Revenue CollapseSPRINGFIELD, Ill. – A deal on Illinois’ pension crisis was reached, but there is another problem on the horizon: the state’s looming fiscal cliff. According to policy experts, Illinois will lose a combined $7 billion in revenue in fiscal years 2015 and 2016, if current income tax rates expire as scheduled next January. The director of the Fiscal Policy Center at Voices for Illinois Children, Larry Joseph, said damaging cuts already have been made over the past five years to programs that affect children and families. He pointed to cuts to state preschool funding, which resulted in about 20,000 fewer children participating in 2013, compared with 2009.

“We know that investments in early childhood education are cost-effective investments,” Joseph stated. “And kids get only one shot at preschool: you’re only four years old once. And when state funding is cut, for most of them the door is closed.”

Joseph said non-mandatory programs would have to be cut by 25 to 30 percent the first full fiscal year after the rate expiration. He said the fiscal cliff also would halt the progress the state has made in reducing its backlog of unpaid bills. Joseph and others are encouraging the General Assembly to extend the current tax rates during the spring session to avoid cuts in the coming fiscal year that begins July 1.

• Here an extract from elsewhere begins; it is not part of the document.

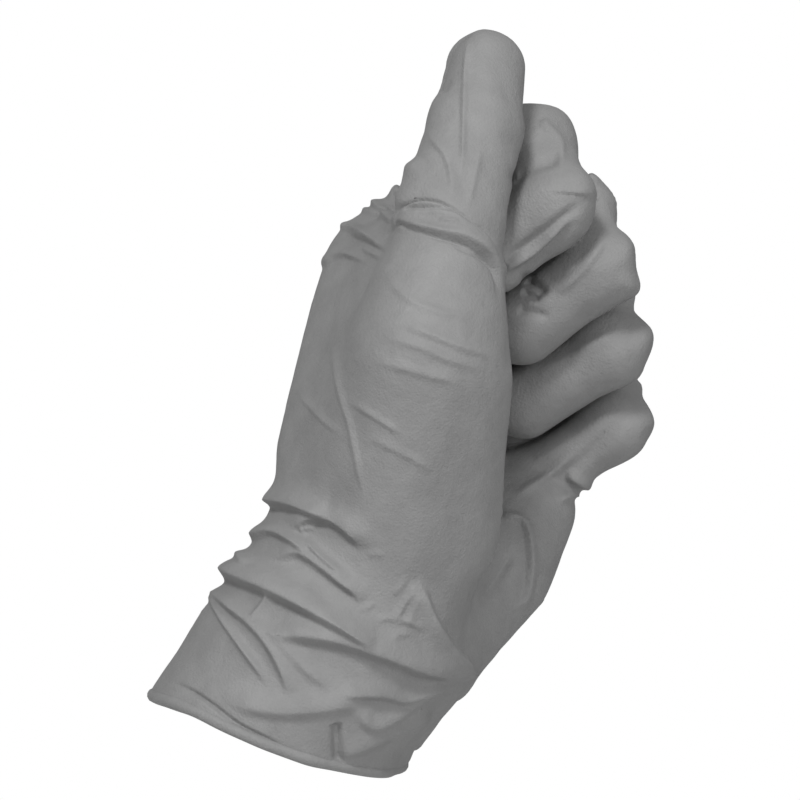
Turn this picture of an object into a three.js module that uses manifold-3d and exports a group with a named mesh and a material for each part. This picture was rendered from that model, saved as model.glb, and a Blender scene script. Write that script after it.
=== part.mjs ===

He said he’s concerned lawmakers will enact a six-month budget and wait until after the November election to address the fiscal crisis. He declared that would create huge difficulties for school districts, state universities, human-service providers and others that receive funding from the state.

“If the state is going to have stable finances, that can support education, child care, child welfare services, we need to get out of this habit of kicking the can down the road,” Joseph said. “We need to confront this challenge now.”

He added that state leaders need to approve the proposed constitutional amendment which would allow voters to consider a graduated income tax. Those opposed say it would lead to more government spending, but supporters say it would make for a fairer tax structure and would generate more revenue over the long term.